Last week I wrote about “Hayek Day,” when Russ Roberts and John Papola released their second rap video about Hayek and Keynes, and Bruce Caldwell, Richard Epstein, and George Soros came to Cato to talk about the new edition of The Constitution of Liberty. Now, it’s looking like Hayek Week. Yesterday, on the 112th anniversary of Hayek’s birth, The Constitution of Liberty was reviewed in the New York Times. I write about the new review by Francis Fukuyama, and the original 1960 review by Sidney Hook, at the Britannica today. Since Fukuyama managed to mention Glenn Beck three times in 1100 words, I noted Hayek’s view of conservatism, which can be found in the very book under review:

Reagan and Thatcher may have admired Hayek, but he always insisted that he was a liberal, not a conservative.
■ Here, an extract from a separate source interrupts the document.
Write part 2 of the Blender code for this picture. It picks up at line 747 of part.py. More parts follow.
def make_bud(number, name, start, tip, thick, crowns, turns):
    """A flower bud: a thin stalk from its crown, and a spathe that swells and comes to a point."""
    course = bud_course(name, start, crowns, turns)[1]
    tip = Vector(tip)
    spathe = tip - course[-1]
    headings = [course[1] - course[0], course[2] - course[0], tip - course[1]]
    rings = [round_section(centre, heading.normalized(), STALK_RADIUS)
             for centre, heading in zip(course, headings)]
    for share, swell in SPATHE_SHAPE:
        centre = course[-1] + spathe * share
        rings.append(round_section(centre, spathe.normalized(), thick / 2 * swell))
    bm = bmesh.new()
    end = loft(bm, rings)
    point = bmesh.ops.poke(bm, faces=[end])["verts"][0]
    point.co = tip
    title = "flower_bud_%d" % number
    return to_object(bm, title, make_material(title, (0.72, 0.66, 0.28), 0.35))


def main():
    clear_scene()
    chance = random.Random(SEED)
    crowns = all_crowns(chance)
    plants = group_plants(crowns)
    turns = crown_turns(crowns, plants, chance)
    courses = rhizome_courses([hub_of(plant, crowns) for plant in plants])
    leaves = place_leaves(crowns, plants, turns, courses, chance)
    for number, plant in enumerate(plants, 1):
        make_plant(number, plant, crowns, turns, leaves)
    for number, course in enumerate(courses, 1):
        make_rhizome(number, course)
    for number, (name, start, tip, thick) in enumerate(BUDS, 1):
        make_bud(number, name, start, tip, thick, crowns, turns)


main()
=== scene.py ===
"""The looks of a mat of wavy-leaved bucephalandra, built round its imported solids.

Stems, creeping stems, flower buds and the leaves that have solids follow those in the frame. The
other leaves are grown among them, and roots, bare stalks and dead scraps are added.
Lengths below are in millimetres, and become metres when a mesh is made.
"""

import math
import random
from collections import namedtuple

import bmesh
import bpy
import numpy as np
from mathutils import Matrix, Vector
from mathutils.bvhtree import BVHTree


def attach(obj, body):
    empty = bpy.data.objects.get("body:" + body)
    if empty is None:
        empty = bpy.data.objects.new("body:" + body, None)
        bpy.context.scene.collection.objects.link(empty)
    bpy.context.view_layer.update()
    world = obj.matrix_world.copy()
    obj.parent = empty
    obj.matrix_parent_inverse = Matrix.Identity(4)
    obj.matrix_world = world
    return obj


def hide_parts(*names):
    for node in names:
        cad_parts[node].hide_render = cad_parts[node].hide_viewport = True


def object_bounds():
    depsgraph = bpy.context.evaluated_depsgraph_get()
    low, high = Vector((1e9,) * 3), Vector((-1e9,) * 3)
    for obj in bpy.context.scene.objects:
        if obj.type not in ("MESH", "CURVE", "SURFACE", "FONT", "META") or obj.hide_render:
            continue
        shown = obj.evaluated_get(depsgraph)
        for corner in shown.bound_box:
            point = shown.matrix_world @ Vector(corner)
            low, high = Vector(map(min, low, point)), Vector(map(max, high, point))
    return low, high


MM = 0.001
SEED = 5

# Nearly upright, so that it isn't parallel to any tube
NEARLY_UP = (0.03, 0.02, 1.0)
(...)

He titled the postscript to The Constitution of Liberty “Why I Am Not a Conservative.” He pointed out that the conservative “has no political principles which enable him to work with people whose moral values differ from his own for a political order in which both can obey their convictions. It is the recognition of such principles that permits the coexistence of different sets of values that makes it possible to build a peaceful society with a minimum of force. The acceptance of such principles means that we agree to tolerate much that we dislike.” He wanted to be part of “the party of life, the party that favors free growth and spontaneous evolution.” And I recall an interview in a French magazine in the 1980s, which I can’t find online, in which he was asked if he was part of the “new right,” and he quipped, “Je suis agnostique et divorcé.”